MARKS:   60
TIME:        2 HOURS

NOTE; (1)     All questions are compulsory
           (2)     Figures to the right indicate full marks

1.       Answer any ONE of the following:   15
          (a)  Elaborate on the need for exports for a nation as well as a business.
          (b)  Give an account of the Tariff and Non-Tariff barriers in international trade.

2.     Answer any TWO of the following: 15
          (a)   Enumerate and explain in short the steps in the development of a new product.
          (b)   Briefly explain the highlights of the FTP 2009-14.
          (c)   Calculate the FOB Price that an exporter can quote  given the following data:
                  Ex-Factory Cost: Rs. 1,50,000,            Packing Cost: Rs. 20,000,
                  Transportation  Cost: Rs. 10,000,      Contribution to Profit: 10% FOB Cost,  
                  DBK: 10% FOB Price.         $1=Rs 50

3.      Answer any TWO of the following:  15
         (a)    Who are the parties involved in a Letter of Credit? Explain.
         (b)    Briefly list and explain the main documents used in export trade.
         (c)    Elaborate on any two incentives offered to the exporter.
4.      (a)   Choose the appropriate answer15
                 (1) The largest item in India’s export trade.  (Agriculture,  Ores & Minerals,
                       Manufactured items)
                 (2) A member of ASEAN (China,  Brunei,  Australia)
                 (3) Pricing of MNC’s products from parent company to subsidary.(Marginal
                       Cost Pricing,  Skimming Pricing,  Transfer Pricing)
                 (4) Then No.1 Importer of Indian goods. (UK,  UAE,  USA)
                 (5) Another term for Packing credit (Deferred Credit,  Pre-shipment finance,

          (b)   Give the full form of the following abbreviations:
                  (1) APEDA
                  (2) FEMA
                  (3) GSTP
                  (4) DGFT
                  (5) ITPO

          (c)    Match the following:
(1) Sunrise Exports
(A) Fund for developing and diversifying exports
(2) EIC
(B) Monitoring Quality Control
(3) Negative List
(C) Treated as exports for government benefits
(4) Deemed Exports
(D) New product with a growing overseas demand
(5) MDA
(E) Prohibited, Restricted, Banned items.

(F) Exports not in physical form like software.


6.        (a)  What is the role of the HR Manager in today’s changing environment? 10                                               
           (b)   Briefly describe the Selection procedure of employees.

7.        (a)    Elaborate on the methods of Training and Development used today.   10
           (b)    What are the various techniques of Performance Appraisal?

8.        (a)     Give an account of the various styles of Leadership.  10
           (b)      Explain McGregor’s Theory X and Theory Y.

9.        (a)      What is Human Resource Accounting? What are its advantages and                limitations? 10
           (b)      Elaborate on the concept of Employee Empowerment and Participation     
                     and its significance in organisations.

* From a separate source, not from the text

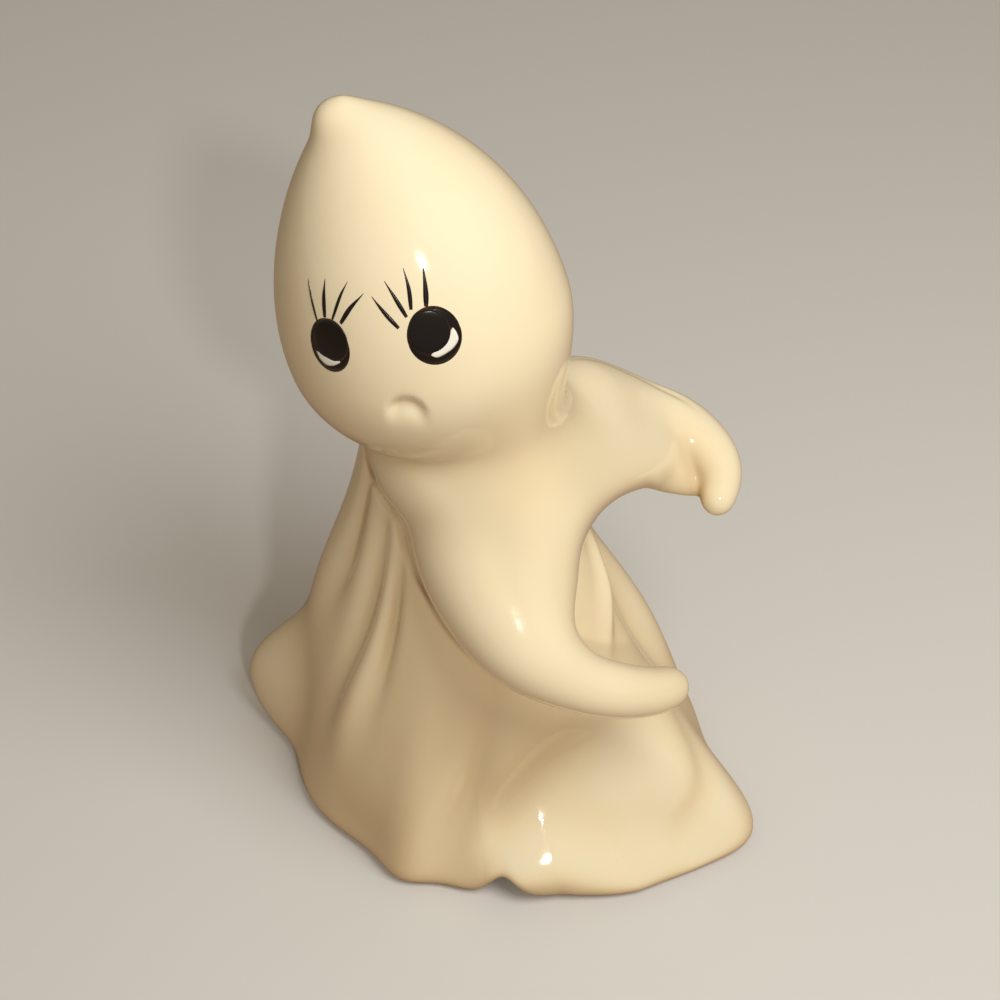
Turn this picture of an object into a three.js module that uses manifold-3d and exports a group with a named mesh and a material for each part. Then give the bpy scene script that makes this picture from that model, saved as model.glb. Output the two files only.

10.    (a)        Write  notes on any two of the following :-       10
                      (I)  Job Analysis
                      (ii) Compensation and Incentives                                            
                      (iii) Grievance Handling Procedure
                      (iv) Importance of Safety and Security Management
         (b)   When  in 1991 India started liberalisation, many expected it to follow the path of export-oriented, low wage manufacture, charted by other Asian  countries. This is not what exactly happened and India leap-frogged to achieve huge success in high-tech areas ranging from computer software to R & D.  Indian companies had innovated skill training. In 2002, India claimed to be producing 3,50,000 engineers per year. Of these about 1,02,000 were “degreed”  the rest being “diplomas”.  This number has been almost doubling every 4 to 5 years. In 2007, India’s 5 largest  IT service companies added 1,20,000 engineering jobs apart from IBM ad Accenture’s 14,000. While making recruitments, Indian companies stopped looking at resumes.

                 Instead of hiring from elite engineering colleges, companies like Infosys and             TCS recruited from lesser known colleges, realising that recruits had to be trained from scratch. Many companies virtually became universities employing hundreds of trainers. The Infosys Global Education Centre at Mysore trains 13,500 people at  a time. TS provides additional 3 months of training for arts and science graduates.
                 Many recruits get 4 to 7 months of training before starting work, which would be  awfully costly in the West. Thus, low-cost training is transformed into an international advantage giving India a competitive edge in high-tech outsourcing.

                 (I)  To what can one assign the secret of India’s high-tech success?

                 (ii) Career development and salaries of staff are linked to skills acquired from training. Give your view.